--- Begin ---
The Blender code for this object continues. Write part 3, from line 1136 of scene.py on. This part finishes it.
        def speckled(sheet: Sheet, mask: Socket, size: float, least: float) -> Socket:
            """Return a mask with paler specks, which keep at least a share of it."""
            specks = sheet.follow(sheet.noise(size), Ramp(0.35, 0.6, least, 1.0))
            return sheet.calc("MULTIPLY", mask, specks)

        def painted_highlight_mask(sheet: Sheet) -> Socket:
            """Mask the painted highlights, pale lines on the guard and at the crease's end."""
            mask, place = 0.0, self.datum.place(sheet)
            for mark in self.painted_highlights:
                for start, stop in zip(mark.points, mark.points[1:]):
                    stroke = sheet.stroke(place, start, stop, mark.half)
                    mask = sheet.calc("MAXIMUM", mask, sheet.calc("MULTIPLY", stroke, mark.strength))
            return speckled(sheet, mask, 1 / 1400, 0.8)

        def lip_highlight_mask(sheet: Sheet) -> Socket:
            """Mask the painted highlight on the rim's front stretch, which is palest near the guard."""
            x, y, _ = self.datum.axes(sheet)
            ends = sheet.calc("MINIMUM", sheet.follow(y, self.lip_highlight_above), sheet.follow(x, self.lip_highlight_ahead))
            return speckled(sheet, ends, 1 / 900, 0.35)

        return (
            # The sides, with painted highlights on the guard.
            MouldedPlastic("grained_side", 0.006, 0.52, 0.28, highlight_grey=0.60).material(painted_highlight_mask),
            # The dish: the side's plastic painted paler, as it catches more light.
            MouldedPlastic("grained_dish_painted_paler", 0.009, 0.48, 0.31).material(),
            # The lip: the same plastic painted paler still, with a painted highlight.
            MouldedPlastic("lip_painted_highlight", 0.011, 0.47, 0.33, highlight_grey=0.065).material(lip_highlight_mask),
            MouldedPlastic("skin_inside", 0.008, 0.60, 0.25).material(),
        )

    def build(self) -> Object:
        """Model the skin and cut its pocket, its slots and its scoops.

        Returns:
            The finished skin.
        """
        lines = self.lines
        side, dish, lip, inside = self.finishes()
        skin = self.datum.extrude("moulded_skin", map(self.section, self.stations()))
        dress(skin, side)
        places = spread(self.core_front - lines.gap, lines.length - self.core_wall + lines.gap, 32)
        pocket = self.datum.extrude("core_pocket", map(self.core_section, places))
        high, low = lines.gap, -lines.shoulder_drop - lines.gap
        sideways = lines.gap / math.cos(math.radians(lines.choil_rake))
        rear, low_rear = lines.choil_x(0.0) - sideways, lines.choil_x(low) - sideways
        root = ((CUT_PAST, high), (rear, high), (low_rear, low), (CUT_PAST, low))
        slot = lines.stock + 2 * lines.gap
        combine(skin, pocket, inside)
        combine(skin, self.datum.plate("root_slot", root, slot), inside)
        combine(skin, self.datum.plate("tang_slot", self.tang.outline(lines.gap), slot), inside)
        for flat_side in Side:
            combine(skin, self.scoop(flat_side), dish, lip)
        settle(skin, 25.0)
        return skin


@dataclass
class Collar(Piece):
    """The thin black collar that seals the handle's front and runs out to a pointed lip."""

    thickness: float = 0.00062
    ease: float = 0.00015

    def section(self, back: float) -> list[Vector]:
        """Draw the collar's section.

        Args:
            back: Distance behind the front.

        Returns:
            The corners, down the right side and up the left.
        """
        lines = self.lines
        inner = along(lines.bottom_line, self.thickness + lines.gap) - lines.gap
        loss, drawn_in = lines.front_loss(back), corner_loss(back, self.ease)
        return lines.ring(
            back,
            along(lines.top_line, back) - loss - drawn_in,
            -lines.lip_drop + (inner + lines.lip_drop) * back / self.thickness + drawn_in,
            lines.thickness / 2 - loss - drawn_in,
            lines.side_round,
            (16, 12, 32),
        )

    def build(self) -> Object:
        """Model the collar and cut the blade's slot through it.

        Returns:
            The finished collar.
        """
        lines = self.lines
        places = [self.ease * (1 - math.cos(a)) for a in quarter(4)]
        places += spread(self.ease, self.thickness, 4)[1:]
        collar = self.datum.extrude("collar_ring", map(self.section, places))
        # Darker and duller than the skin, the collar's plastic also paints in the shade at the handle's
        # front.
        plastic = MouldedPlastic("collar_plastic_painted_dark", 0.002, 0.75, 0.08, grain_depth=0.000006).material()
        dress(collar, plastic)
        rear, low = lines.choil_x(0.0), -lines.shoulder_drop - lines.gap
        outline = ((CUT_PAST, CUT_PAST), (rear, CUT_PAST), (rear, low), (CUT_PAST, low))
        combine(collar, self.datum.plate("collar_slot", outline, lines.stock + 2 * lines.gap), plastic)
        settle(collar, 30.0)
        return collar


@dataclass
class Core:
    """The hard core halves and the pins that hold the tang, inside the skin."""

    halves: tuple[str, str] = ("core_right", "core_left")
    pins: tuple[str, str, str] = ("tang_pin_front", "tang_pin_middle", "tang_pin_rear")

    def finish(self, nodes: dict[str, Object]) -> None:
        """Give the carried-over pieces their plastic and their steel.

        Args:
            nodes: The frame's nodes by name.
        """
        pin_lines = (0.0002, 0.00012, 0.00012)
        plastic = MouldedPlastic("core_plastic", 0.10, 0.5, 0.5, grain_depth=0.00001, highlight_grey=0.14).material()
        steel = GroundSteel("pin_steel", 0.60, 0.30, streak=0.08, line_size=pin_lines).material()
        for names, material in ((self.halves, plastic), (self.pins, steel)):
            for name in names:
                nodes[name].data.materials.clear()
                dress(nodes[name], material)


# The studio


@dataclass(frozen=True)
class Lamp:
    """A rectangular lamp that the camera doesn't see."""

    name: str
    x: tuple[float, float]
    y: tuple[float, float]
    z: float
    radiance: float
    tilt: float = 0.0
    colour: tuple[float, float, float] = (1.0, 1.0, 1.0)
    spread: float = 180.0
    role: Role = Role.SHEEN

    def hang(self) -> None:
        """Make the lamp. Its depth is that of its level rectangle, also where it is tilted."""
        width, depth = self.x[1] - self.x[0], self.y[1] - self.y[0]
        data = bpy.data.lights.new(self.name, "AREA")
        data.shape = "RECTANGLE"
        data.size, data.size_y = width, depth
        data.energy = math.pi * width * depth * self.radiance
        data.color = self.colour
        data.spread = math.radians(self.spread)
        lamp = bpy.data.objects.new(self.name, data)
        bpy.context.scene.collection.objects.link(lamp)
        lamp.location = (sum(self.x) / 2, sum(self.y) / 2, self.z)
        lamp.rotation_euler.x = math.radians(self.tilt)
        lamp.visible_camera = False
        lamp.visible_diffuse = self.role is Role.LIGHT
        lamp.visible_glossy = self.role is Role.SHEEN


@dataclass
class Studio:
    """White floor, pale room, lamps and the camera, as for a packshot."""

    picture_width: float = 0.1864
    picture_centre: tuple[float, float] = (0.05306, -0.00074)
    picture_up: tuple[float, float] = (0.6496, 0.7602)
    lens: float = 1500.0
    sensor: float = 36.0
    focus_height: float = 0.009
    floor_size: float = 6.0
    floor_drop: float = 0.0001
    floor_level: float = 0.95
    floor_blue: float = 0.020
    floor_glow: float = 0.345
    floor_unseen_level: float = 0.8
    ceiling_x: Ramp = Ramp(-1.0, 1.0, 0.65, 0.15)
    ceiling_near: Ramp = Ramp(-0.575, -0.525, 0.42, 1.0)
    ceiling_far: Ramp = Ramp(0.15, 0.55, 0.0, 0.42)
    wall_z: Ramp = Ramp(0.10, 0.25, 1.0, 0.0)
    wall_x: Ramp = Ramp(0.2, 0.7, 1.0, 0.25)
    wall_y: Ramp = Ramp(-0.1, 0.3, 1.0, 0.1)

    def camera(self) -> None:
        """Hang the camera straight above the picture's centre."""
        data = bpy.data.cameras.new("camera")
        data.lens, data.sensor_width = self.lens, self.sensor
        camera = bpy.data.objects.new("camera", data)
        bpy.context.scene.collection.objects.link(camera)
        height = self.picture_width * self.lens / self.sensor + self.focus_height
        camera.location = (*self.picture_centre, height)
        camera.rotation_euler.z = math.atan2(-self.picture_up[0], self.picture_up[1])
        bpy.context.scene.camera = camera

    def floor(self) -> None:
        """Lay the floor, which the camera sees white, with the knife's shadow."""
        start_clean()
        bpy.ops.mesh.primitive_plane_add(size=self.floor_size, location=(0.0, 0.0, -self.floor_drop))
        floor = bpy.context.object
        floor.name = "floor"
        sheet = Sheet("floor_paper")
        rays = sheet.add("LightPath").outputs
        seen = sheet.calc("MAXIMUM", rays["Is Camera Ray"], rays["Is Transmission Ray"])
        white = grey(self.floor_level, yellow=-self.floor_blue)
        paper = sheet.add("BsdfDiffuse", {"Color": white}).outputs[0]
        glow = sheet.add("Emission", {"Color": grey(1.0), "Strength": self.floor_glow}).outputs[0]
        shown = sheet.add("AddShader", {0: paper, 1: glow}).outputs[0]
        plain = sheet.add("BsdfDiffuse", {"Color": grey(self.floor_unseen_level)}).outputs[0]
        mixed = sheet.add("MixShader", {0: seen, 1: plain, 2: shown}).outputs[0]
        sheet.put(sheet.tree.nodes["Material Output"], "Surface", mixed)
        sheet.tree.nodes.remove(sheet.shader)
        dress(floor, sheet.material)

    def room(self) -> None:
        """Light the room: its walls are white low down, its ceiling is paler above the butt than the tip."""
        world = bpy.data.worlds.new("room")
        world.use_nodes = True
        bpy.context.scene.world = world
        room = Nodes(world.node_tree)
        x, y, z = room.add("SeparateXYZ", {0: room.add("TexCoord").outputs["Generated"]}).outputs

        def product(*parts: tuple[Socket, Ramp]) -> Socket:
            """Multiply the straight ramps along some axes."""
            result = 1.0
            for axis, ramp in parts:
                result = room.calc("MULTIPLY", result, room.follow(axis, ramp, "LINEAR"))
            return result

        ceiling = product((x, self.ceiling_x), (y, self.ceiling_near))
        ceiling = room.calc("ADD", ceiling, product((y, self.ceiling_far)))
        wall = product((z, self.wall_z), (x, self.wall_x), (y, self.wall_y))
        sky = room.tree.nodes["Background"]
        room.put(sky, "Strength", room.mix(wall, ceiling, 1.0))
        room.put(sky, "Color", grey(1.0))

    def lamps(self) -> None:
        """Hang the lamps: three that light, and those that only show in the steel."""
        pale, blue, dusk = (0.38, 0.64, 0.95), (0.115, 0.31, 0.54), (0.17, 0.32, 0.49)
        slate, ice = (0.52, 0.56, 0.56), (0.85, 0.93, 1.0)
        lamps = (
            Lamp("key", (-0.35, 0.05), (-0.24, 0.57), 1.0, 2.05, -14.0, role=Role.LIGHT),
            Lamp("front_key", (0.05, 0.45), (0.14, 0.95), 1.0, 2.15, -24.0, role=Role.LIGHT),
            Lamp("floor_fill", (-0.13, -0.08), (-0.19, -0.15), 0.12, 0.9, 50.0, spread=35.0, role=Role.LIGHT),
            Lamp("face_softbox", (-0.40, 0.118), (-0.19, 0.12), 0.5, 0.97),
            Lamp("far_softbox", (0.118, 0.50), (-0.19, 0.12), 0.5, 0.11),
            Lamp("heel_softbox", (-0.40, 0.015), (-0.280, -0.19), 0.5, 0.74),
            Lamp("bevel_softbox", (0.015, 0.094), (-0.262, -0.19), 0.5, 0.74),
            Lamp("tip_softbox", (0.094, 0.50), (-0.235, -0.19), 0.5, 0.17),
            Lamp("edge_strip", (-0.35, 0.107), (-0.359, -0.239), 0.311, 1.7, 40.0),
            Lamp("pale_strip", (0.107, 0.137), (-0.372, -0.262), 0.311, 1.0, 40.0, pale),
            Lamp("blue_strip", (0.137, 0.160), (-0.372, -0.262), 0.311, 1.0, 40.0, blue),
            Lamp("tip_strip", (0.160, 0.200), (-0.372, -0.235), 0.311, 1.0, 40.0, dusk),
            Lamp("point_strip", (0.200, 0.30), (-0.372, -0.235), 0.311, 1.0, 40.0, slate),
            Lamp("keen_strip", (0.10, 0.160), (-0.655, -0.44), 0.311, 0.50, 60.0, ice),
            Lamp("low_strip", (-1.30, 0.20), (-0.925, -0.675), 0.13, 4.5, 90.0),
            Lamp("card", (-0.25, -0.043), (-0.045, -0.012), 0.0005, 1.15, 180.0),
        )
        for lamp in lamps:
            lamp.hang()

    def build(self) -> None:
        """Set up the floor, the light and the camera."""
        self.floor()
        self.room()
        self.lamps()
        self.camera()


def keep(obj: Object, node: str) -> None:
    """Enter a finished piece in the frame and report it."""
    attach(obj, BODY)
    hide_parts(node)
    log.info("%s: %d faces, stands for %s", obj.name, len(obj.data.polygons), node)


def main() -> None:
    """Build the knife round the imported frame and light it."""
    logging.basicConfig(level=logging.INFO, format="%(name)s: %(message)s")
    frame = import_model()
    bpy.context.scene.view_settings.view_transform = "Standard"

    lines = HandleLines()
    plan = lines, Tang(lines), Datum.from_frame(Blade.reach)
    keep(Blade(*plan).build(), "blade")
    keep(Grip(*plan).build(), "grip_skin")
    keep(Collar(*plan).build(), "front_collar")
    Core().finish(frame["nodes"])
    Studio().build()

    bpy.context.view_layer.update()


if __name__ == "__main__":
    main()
--- End ---
**GIVEN EXERCISE:** Quote, without any change, each line from the one that contains "hide_parts(node)" through the end of the material.

**WRITTEN REPLY:**
    hide_parts(node)
    log.info("%s: %d faces, stands for %s", obj.name, len(obj.data.polygons), node)


def main() -> None:
    """Build the knife round the imported frame and light it."""
    logging.basicConfig(level=logging.INFO, format="%(name)s: %(message)s")
    frame = import_model()
    bpy.context.scene.view_settings.view_transform = "Standard"

    lines = HandleLines()
    plan = lines, Tang(lines), Datum.from_frame(Blade.reach)
    keep(Blade(*plan).build(), "blade")
    keep(Grip(*plan).build(), "grip_skin")
    keep(Collar(*plan).build(), "front_collar")
    Core().finish(frame["nodes"])
    Studio().build()

    bpy.context.view_layer.update()


if __name__ == "__main__":
    main()